I remember the (Feb?) 1984 Byte Magazine/Interview (Score:4, Informative)
There was of course hype of the Mac and put-downs of the IBM PC line, I recall a line about the Mac having three crystals (for main processor, clock, and is there a third? Maybe I can spent $2 at the thrift store to buy one and find out), and the PC color card by itself having three crystals. There's lots more, partly about the social aspects of being on the team and being "paid like baseball players", and partly technical, programming the 68000 and 'keeping the registers full'.
The '84 Byte would be a great thing to (re)read along with Hertzfeld's book, to put this in historical perspective.
"It was Twenty Years Ago Today..." (Oh, it was LAST year - my, how time flies)
Re:4 digit years (Score:2, Informative)
--
It was a bug, Dave.
Re:I remember the (Feb?) 1984 Byte Magazine/Interv (Score:2, Informative)

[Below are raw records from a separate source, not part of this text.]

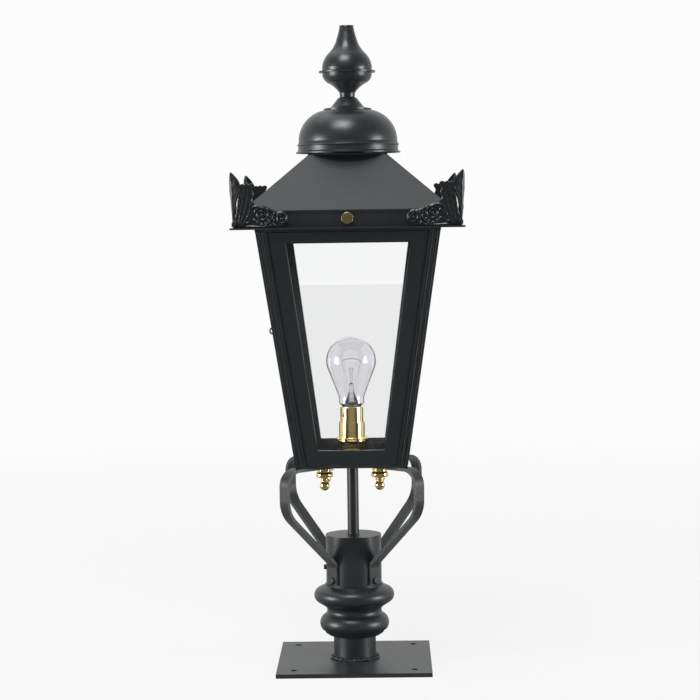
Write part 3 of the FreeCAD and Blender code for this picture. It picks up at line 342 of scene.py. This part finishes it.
WING_LEAN = math.radians(5.0)
WING_THICKNESS = 3.0
LEAF_THICKNESS = 2.0
LEAF_HEIGHT = 63.3
LEAF_FOLD = 0.45
LEAF_ROWS = 45
LEAF_COLUMNS = 21
REACH = 133.9
MM = 0.001
WING_OUTLINE = (
    (0, 0), (2.6, 17), (4.8, 33), (6.9, 47.5), (8.2, 49.9), (10.4, 50.6), (12.8, 49.8), (15.2, 51.2),
    (17.8, 50.0), (20.4, 51.0), (23.0, 50.2), (24.3, 48.2), (23.0, 45.6), (21.8, 42.4), (22.9, 39.6),
    (22.6, 36.4), (21.4, 33.6), (22.0, 30.4), (24.4, 27.6), (28.0, 26.4), (31.6, 26.0), (35.4, 25.0),
    (39.0, 23.8), (42.4, 21.6), (45.6, 20.6), (48.6, 19.4), (52.0, 19.6), (56.4, 18.8), (60.0, 15.8),
    (61.6, 11.0), (60.6, 6.6), (57.8, 3.0), (54.6, 0.8), (50, 0))
ROSETTE = (32.0, 15.6)
SCROLL = (54.0, 10.8)
# Beads: place and radius
BEADS = ((23.6, 9.6, 1.3), (27.2, 7.2, 1.1), (32.0, 4.6, 1.2), (36.4, 6.2, 1.1), (39.8, 9.0, 1.2),
         (41.8, 13.0, 1.1), (34.4, 22.4, 1.1), (28.2, 22.8, 1.0), (24.4, 18.6, 1.1), (46.4, 16.4, 1.0),
         (45.0, 4.4, 1.0))
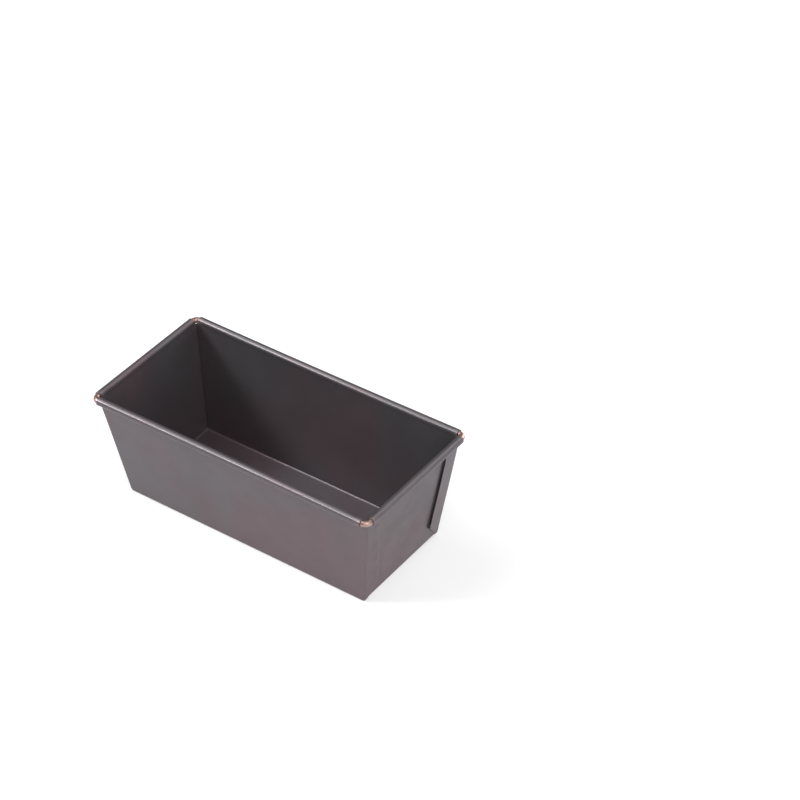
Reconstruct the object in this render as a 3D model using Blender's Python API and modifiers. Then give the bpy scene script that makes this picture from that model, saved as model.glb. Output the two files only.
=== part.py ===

Re:More stuff written by Andy (Score:3, Informative)
The folklore.org site is mentioned in the interview...
There's another site with a lot of excellent content on the making of the Macintosh:
http://library.stanford.edu/mac/ [stanford.edu]
I think the "Technical Writing" part on that site is extremely valuable. It explains how the Inside Macintosh books were written and how that process affected the development of the MacOS APIs.
As far as technical documentation is concerned, the original Inside Macintosh books are still some of the best that I have ever read.
Re:Enlightenment for the children... (Score:2, Informative)
On the Apple ][ and Mac, you didn't have space to store the date in human readable format most of the time, so you used packed binary notation. Typically you would reuse several bits for other purposes as well.
For example, byte 1 would be year, byte 2 would be month, byte 3 would be day. This lets you store a 256 year period (not a 100 year period) in the program. It lets you sort the records without having to process text, etc. If you were working with the dates, you almost certainly used a pattern like this.
It takes a minimum of six bytes to store a date in ASCII format, and most of the bits aren't used. Nobody would want to use that format if they could avoid it, because of that. You have maybe 8k total for your data, maybe 143k if you swap out onto the second floppy drive (286k if you're willing to make the user flip the disk).
I don't think that people understand this anymore, or how hard it was to get anything to run on these, but the Y2K problem was almost exclusively about data entry.
You take your three bytes, and you parse them to 19__-__-__ on some report, and so you have a problem when the date rolls over because the 19 is hard coded. It doesn't cause any operational problems, just display problems.
Similarly, you might do data entry that same way (only make the user enter two digits), because users don't like to type. The storage still would be OK, but entering the data would break at 2000.
But it was never about the memory taken up by the extra two digits. ASCII and Unicode are inherently inefficient, and were rarely used in data structures.
Re:Those were the days (Score:2, Informative)
So this was indeed huge for the day, you were talking about a huge increase. And things like fonts were single or maybe a pair of control codes, in a non-extensible binary format custom to the specific word processing application.
And you want to know what is really scarey is we did word processing on machines that ran 1Mhz, and some that even ran SLOWER than that.